With reference to FIG. 4B, the reprojected VST image 404 is obtained upon reprojecting the VST image 402 (as shown in FIG. 4b) from said camera pose to a head pose of a user. The reprojected VST image 404 represents a reprojected view of the (same) living room from a perspective of a the head pose of the user. It can be observed that from the perspective of the head pose of the user, the object 408f (namely, the ball) that was previously-partially occluded by the object 408e (namely, the couch) is dis-occluded in the region 406 of the reprojected VST image 404. Since visual information (for example, comprising colour information, depth information, and the like) of the region 406 is unavailable/missing (upon reprojecting the VST image 402), the region 406 is highlighted using a black colour in FIG. 4B. In this regard, in order to generate the visual information of the region 406, the region 406 is synthetically generated, based on the object 408f, by utilising at least one neural network (not shown), wherein an input of the at least one neural network indicates the object 408f. In an example implementation, said input may comprise a shape indicating the object 408f, wherein said shape is provided in a form of a mask. With reference to FIG. 4C, upon synthetically generating the region 406 in the reprojected VST image 404 (as shown in FIG. 4B), visual information pertaining to an entirety of the object 408f is now available/visible in the reprojected VST image 404.
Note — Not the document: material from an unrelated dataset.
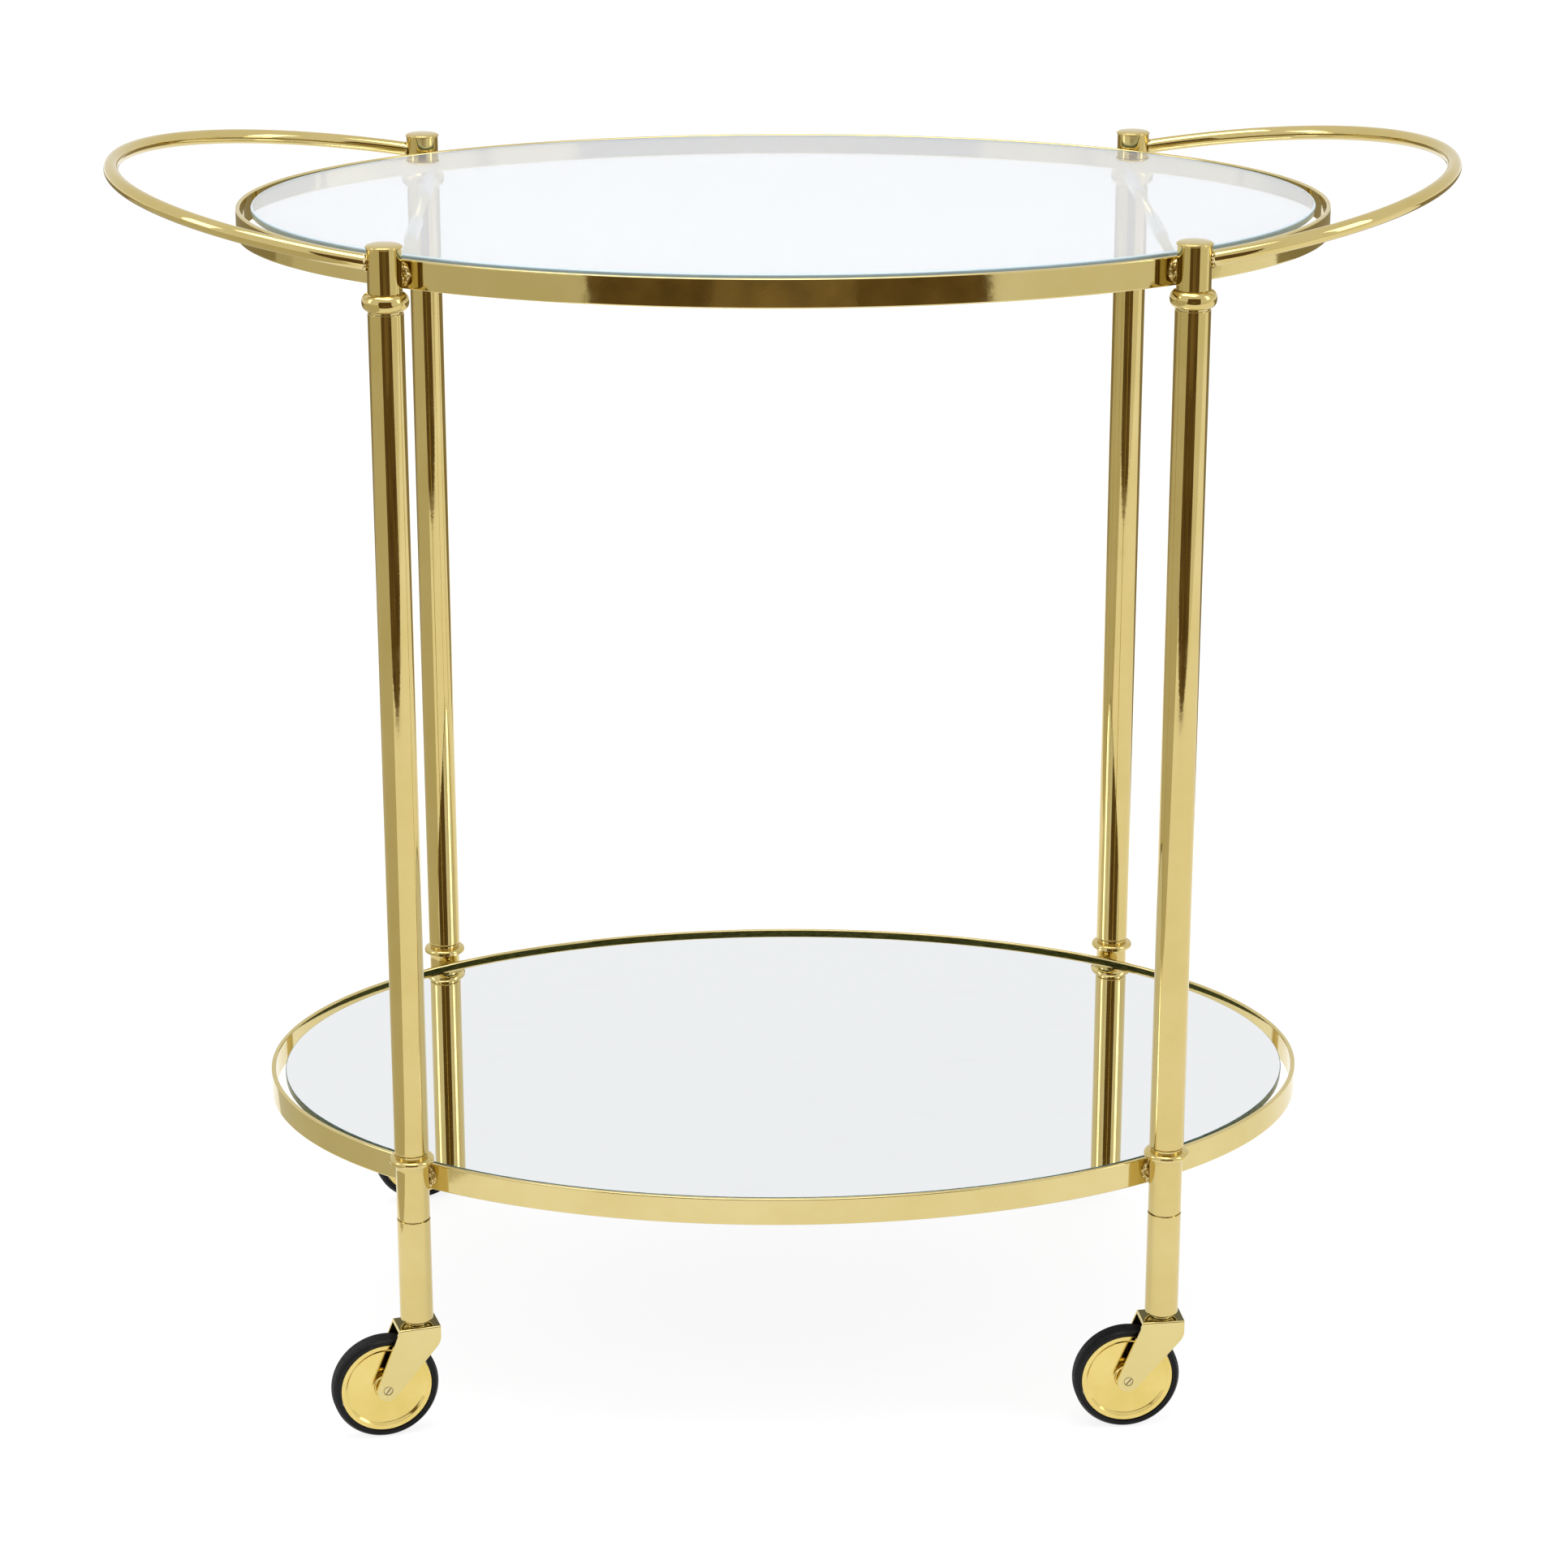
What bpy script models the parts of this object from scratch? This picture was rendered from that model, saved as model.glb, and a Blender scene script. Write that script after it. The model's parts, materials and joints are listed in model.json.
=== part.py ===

Referring to FIGS. 5A and 5B, FIG. 5A illustrates an exemplary video-see-through (VST) image 502 of a real-world environment, while FIG. 5B illustrates an exemplary previous image 504 of the real-world environment that was displayed to a user, in accordance with an embodiment of the present disclosure. With reference to FIGS. 5A and 5B, the VST image 502 and the previous image 504, respectively, are shown to represent a dining room in the real-world environment, the dining room comprising a plurality of objects 506a, 506b, 506c, 506d, and 506e, depicted as a first wall, a floor, a wine glass, and a table, respectively. With reference to FIG. 5A, as shown, one of the plurality of objects (namely, the object 506c i.e., the wine glass) is captured with a motion blur which may have occurred, for example, due to a sudden jerk/shaking of a camera employed to capture the VST image 502. A remainder of the plurality of objects (namely, the objects 506a, 506b, 506d, and 506e) are well-captured in the VST image 502. On the other hand, with reference to FIG. 5B, as shown, the plurality of objects 506a-e are well-captured (namely, clearly and sharply captured) in the previous image 504. In this regard, with reference to FIGS. 5A and 5B, an image segment 508 (depicted using a dashed line shape) in the VST image 502 is determined by at least one processor, based on a difference between the VST image 502 and the previous image 504. Thereafter, the at least one processor is configured to utilise at least one neural network for synthetically generating the image segment 508, based on the object 506c of FIG. 5B, wherein an input of the at least one neural network indicates the object 506c of FIG. 5B. The object 506c of the FIG. 5B is used in said synthetic generation because it is well-captured in the previous image 504, and thus could be utilised as a reference for the at least one neural network. When synthetically generating the image segment 508, the at least one neural network applies motion deblurring on the image segment 508. For sake of simplicity, a new image generated after performing said synthetic generation of the image segment 508 (namely, after applying the motion deblurring) is not shown.

FIGS. 3A, 3B, 4A, 4B, 4C, 5A, and 5B are merely examples, which should not unduly limit the scope of the claims herein. A person skilled in the art will recognize many variations, alternatives, and modifications of embodiments of the present disclosure.